Current T asked as to who my former T was (at that point, I was still seeing her) -- I was a bit used to it by then because another T I'd interviewed had asked the same question. I deflected with current T and just said she's psychodynamic. She got back to it later and said that I needn't ever disclose her name if I didn't want to -- I appreciated that because when I'd told the other T I interviewed that I didn't want to disclose my former T's name, she got kinda pissy and asked why and said that was okay "for now".

A couple of sessions later though with current T, I ended up telling her former T's full name -- it was getting a little too awkward in conversation (since I was referring to my crap with her a lot) to not mention her name. Current T commented that it was "interesting" that I disclosed it.

As for names of people in my life -- my own name is non-Western and I'm used to it getting mangled (really doesn't bother me since I mangle others' names as well). Current T took a while to get my last name right in writing out her receipt etc -- she was uber sensitive though and apologized when she mangled it (my repeated reassurance that it didn't matter didn't seem to make a dent).

So, I don't mention names only because I don't want to overload her (or any T) with the names of significant relationships because it would be a whole lot of confusing non-Western names to remember.

At times, it gets a little complicated though because when I refer to my ex-es (all with non-Western names), I kind of end up saying "most recent ex", "the ex before the most recent ex", "the last ex before I came out", "my first girlfriend", "the ex with Y issue" and so on. Very awkward.
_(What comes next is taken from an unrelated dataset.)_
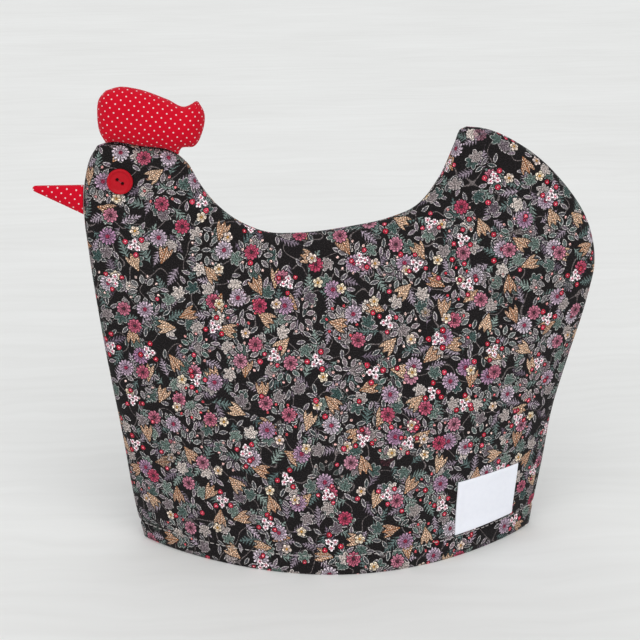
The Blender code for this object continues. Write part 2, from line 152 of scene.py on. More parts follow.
# Eye buttons.
EYE_ACROSS = 0.070
EYE_UP = 0.912
BUTTON_RADIUS = 0.0082
BUTTON_THICK = 0.0026
BUTTON_RIM = 0.0013
BUTTON_DISH = 0.0008
BUTTON_INNER = BUTTON_RADIUS - BUTTON_RIM
BUTTON_PROFILE = (  # radius and height of each corner, from the middle outwards and under
    (0.0, BUTTON_THICK - BUTTON_DISH),
    (BUTTON_INNER - BUTTON_RIM, BUTTON_THICK - BUTTON_DISH),
    (BUTTON_INNER - 0.5 * BUTTON_RIM, BUTTON_THICK - 0.6 * BUTTON_DISH),
    (BUTTON_INNER, BUTTON_THICK),
    (BUTTON_INNER + 0.5 * BUTTON_RIM, BUTTON_THICK),
    (BUTTON_RADIUS - 0.12 * BUTTON_RIM, 0.82 * BUTTON_THICK),
    (BUTTON_RADIUS, 0.6 * BUTTON_THICK),
    (BUTTON_RADIUS - 0.5 * BUTTON_RIM, 0.15 * BUTTON_THICK),
    (BUTTON_INNER, 0.0),
)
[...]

With former T, I gave her a bullet-pointed 5-min spiel of my dating record and left it at that after largely focusing on my most recent ex -- finally told former T her first name when it got too awkward to not mention it. She repeated it over the first few sessions when I mentioned it to make sure she got it right but that was it.

For family, I just refer to them by relationship -- does make it a little confusing to refer to different uncles and aunts (so, I say my Mom's youngest brother, the middle brother and so on) etc but thankfully, it doesn't come up too much.